* [Aim]: From the line containing "Turn this picture" through the line containing "const levels = [0, 0.14, 0.5, 1];", retype each line exactly; include both end lines and nothing beyond them.

══ Records shown

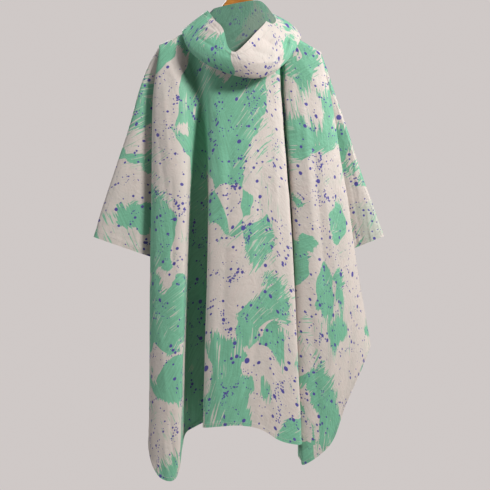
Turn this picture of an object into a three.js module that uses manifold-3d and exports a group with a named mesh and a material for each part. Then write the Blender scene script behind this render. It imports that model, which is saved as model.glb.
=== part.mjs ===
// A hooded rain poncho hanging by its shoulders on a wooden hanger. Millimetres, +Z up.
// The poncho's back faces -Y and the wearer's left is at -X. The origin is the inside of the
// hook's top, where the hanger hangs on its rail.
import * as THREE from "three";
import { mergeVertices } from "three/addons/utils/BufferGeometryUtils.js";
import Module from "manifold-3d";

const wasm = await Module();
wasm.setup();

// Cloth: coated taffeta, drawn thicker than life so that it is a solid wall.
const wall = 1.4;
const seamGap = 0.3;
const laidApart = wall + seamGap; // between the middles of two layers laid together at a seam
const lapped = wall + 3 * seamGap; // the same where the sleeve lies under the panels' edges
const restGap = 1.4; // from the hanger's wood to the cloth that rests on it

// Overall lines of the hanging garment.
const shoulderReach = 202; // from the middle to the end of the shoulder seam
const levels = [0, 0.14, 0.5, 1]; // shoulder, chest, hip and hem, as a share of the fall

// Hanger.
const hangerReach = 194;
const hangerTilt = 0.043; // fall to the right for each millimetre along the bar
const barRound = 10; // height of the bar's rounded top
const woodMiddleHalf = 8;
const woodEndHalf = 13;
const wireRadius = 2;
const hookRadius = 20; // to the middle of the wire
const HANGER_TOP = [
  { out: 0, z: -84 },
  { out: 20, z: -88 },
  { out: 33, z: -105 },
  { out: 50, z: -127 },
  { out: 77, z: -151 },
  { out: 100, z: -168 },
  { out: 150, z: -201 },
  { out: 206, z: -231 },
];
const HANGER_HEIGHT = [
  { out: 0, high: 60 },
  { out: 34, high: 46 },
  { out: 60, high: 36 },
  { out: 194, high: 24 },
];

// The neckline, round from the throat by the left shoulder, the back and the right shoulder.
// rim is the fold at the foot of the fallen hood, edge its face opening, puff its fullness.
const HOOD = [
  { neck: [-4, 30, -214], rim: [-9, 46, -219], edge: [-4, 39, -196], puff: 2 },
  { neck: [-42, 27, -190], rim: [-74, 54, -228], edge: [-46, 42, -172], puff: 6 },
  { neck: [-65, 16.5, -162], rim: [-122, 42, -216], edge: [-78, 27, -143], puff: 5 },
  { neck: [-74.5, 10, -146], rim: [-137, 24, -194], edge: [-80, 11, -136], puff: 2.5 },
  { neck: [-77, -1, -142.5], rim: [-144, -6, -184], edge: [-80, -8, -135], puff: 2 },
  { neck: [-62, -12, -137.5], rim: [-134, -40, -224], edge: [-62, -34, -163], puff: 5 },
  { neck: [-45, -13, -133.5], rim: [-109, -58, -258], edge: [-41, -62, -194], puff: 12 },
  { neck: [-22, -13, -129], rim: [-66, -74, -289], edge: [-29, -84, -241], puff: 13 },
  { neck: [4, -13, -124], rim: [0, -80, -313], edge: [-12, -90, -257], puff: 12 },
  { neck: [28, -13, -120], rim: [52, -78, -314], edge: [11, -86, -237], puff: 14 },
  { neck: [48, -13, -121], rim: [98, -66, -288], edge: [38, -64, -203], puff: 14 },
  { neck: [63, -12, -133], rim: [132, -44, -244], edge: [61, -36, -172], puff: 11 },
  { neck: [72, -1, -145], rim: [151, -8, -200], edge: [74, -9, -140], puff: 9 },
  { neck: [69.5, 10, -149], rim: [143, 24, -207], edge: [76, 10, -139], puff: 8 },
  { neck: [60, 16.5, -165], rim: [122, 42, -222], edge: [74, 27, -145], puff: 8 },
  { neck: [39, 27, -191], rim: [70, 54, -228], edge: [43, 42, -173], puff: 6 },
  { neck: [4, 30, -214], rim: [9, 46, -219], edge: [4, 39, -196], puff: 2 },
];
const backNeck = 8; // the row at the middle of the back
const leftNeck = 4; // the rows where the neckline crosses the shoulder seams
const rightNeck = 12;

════
══ Records shown

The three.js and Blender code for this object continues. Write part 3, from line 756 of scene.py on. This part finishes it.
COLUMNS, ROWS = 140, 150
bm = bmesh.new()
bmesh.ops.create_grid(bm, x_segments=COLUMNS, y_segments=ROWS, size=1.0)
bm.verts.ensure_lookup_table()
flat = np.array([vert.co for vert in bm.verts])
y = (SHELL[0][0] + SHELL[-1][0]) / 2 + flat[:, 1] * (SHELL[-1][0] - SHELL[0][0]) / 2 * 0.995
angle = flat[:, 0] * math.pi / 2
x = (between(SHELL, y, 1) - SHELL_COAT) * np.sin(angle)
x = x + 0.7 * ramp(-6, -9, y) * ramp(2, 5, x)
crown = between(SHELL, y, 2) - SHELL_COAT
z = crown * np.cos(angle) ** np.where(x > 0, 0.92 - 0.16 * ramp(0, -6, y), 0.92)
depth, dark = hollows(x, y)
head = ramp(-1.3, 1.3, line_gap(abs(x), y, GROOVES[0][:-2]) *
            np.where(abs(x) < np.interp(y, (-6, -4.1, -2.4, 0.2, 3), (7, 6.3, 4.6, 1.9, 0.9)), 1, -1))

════

* [Final result]:
Turn this picture of an object into a three.js module that uses manifold-3d and exports a group with a named mesh and a material for each part. Then write the Blender scene script behind this render. It imports that model, which is saved as model.glb.
=== part.mjs ===
// A hooded rain poncho hanging by its shoulders on a wooden hanger. Millimetres, +Z up.
// The poncho's back faces -Y and the wearer's left is at -X. The origin is the inside of the
// hook's top, where the hanger hangs on its rail.
import * as THREE from "three";
import { mergeVertices } from "three/addons/utils/BufferGeometryUtils.js";
import Module from "manifold-3d";

const wasm = await Module();
wasm.setup();

// Cloth: coated taffeta, drawn thicker than life so that it is a solid wall.
const wall = 1.4;
const seamGap = 0.3;
const laidApart = wall + seamGap; // between the middles of two layers laid together at a seam
const lapped = wall + 3 * seamGap; // the same where the sleeve lies under the panels' edges
const restGap = 1.4; // from the hanger's wood to the cloth that rests on it

// Overall lines of the hanging garment.
const shoulderReach = 202; // from the middle to the end of the shoulder seam
const levels = [0, 0.14, 0.5, 1]; // shoulder, chest, hip and hem, as a share of the fall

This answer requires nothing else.